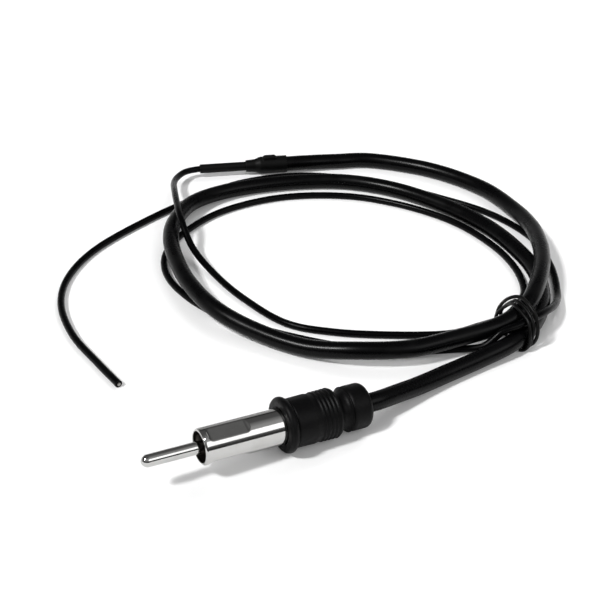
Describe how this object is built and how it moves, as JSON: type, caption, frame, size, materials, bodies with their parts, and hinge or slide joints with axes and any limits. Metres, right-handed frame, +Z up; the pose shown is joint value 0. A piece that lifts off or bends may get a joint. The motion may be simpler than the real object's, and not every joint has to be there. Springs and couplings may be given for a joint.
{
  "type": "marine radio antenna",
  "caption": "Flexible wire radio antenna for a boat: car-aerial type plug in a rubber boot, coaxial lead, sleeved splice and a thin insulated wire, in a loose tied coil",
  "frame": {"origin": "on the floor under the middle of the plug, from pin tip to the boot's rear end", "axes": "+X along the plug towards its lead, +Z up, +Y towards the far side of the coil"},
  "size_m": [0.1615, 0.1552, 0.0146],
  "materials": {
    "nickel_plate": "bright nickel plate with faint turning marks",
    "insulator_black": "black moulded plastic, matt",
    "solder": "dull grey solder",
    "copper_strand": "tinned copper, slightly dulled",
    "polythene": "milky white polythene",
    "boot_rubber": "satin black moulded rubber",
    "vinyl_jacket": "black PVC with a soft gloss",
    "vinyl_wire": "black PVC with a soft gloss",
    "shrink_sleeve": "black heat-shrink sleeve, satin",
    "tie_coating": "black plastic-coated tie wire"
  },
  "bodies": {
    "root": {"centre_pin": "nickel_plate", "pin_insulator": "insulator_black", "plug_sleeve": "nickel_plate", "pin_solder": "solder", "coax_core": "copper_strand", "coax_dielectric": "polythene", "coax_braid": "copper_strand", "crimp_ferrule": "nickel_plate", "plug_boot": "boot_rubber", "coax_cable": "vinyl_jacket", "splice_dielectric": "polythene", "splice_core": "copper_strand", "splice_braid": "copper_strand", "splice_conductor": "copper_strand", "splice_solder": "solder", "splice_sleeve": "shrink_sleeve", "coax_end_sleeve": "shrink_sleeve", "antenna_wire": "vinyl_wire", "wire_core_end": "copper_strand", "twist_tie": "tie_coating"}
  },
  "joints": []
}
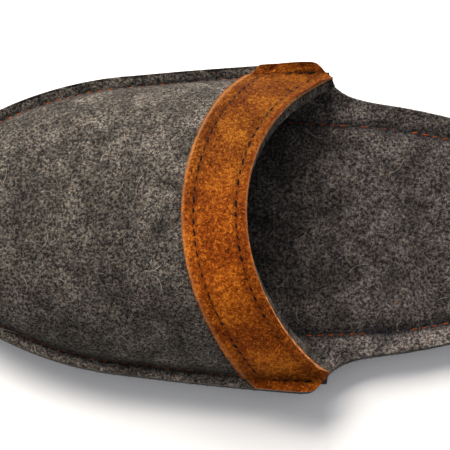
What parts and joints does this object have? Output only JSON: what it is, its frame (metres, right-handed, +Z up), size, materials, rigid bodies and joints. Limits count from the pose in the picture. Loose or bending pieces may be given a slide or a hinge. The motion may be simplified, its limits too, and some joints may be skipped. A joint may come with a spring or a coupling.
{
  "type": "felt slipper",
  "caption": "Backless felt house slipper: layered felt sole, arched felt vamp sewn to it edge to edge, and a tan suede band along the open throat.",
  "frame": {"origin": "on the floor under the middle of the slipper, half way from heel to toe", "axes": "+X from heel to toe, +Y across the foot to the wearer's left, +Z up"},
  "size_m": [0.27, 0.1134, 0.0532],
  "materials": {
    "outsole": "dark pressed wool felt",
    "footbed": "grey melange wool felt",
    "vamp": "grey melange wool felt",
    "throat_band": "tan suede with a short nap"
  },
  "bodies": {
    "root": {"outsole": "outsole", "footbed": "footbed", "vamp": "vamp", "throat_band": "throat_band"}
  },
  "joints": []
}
==================================================
- _Job_: Quote the listing in full, please, keeping every line exact.

- _Expected output_:
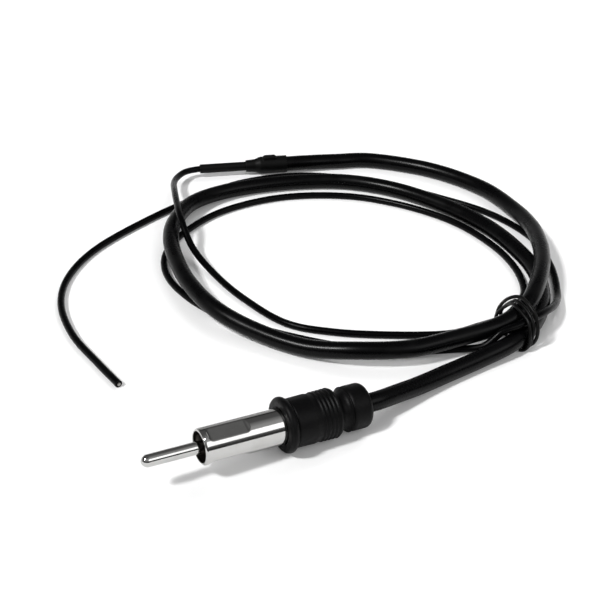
Describe how this object is built and how it moves, as JSON: type, caption, frame, size, materials, bodies with their parts, and hinge or slide joints with axes and any limits. Metres, right-handed frame, +Z up; the pose shown is joint value 0. A piece that lifts off or bends may get a joint. The motion may be simpler than the real object's, and not every joint has to be there. Springs and couplings may be given for a joint.
{
  "type": "marine radio antenna",
  "caption": "Flexible wire radio antenna for a boat: car-aerial type plug in a rubber boot, coaxial lead, sleeved splice and a thin insulated wire, in a loose tied coil",
  "frame": {"origin": "on the floor under the middle of the plug, from pin tip to the boot's rear end", "axes": "+X along the plug towards its lead, +Z up, +Y towards the far side of the coil"},
  "size_m": [0.1615, 0.1552, 0.0146],
  "materials": {
    "nickel_plate": "bright nickel plate with faint turning marks",
    "insulator_black": "black moulded plastic, matt",
    "solder": "dull grey solder",
    "copper_strand": "tinned copper, slightly dulled",
    "polythene": "milky white polythene",
    "boot_rubber": "satin black moulded rubber",
    "vinyl_jacket": "black PVC with a soft gloss",
    "vinyl_wire": "black PVC with a soft gloss",
    "shrink_sleeve": "black heat-shrink sleeve, satin",
    "tie_coating": "black plastic-coated tie wire"
  },
  "bodies": {
    "root": {"centre_pin": "nickel_plate", "pin_insulator": "insulator_black", "plug_sleeve": "nickel_plate", "pin_solder": "solder", "coax_core": "copper_strand", "coax_dielectric": "polythene", "coax_braid": "copper_strand", "crimp_ferrule": "nickel_plate", "plug_boot": "boot_rubber", "coax_cable": "vinyl_jacket", "splice_dielectric": "polythene", "splice_core": "copper_strand", "splice_braid": "copper_strand", "splice_conductor": "copper_strand", "splice_solder": "solder", "splice_sleeve": "shrink_sleeve", "coax_end_sleeve": "shrink_sleeve", "antenna_wire": "vinyl_wire", "wire_core_end": "copper_strand", "twist_tie": "tie_coating"}
  },
  "joints": []
}
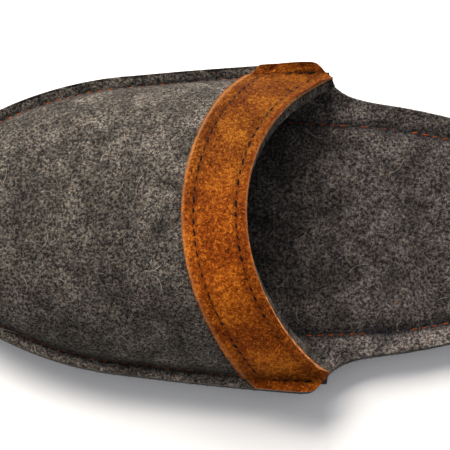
What parts and joints does this object have? Output only JSON: what it is, its frame (metres, right-handed, +Z up), size, materials, rigid bodies and joints. Limits count from the pose in the picture. Loose or bending pieces may be given a slide or a hinge. The motion may be simplified, its limits too, and some joints may be skipped. A joint may come with a spring or a coupling.
{
  "type": "felt slipper",
  "caption": "Backless felt house slipper: layered felt sole, arched felt vamp sewn to it edge to edge, and a tan suede band along the open throat.",
  "frame": {"origin": "on the floor under the middle of the slipper, half way from heel to toe", "axes": "+X from heel to toe, +Y across the foot to the wearer's left, +Z up"},
  "size_m": [0.27, 0.1134, 0.0532],
  "materials": {
    "outsole": "dark pressed wool felt",
    "footbed": "grey melange wool felt",
    "vamp": "grey melange wool felt",
    "throat_band": "tan suede with a short nap"
  },
  "bodies": {
    "root": {"outsole": "outsole", "footbed": "footbed", "vamp": "vamp", "throat_band": "throat_band"}
  },
  "joints": []
}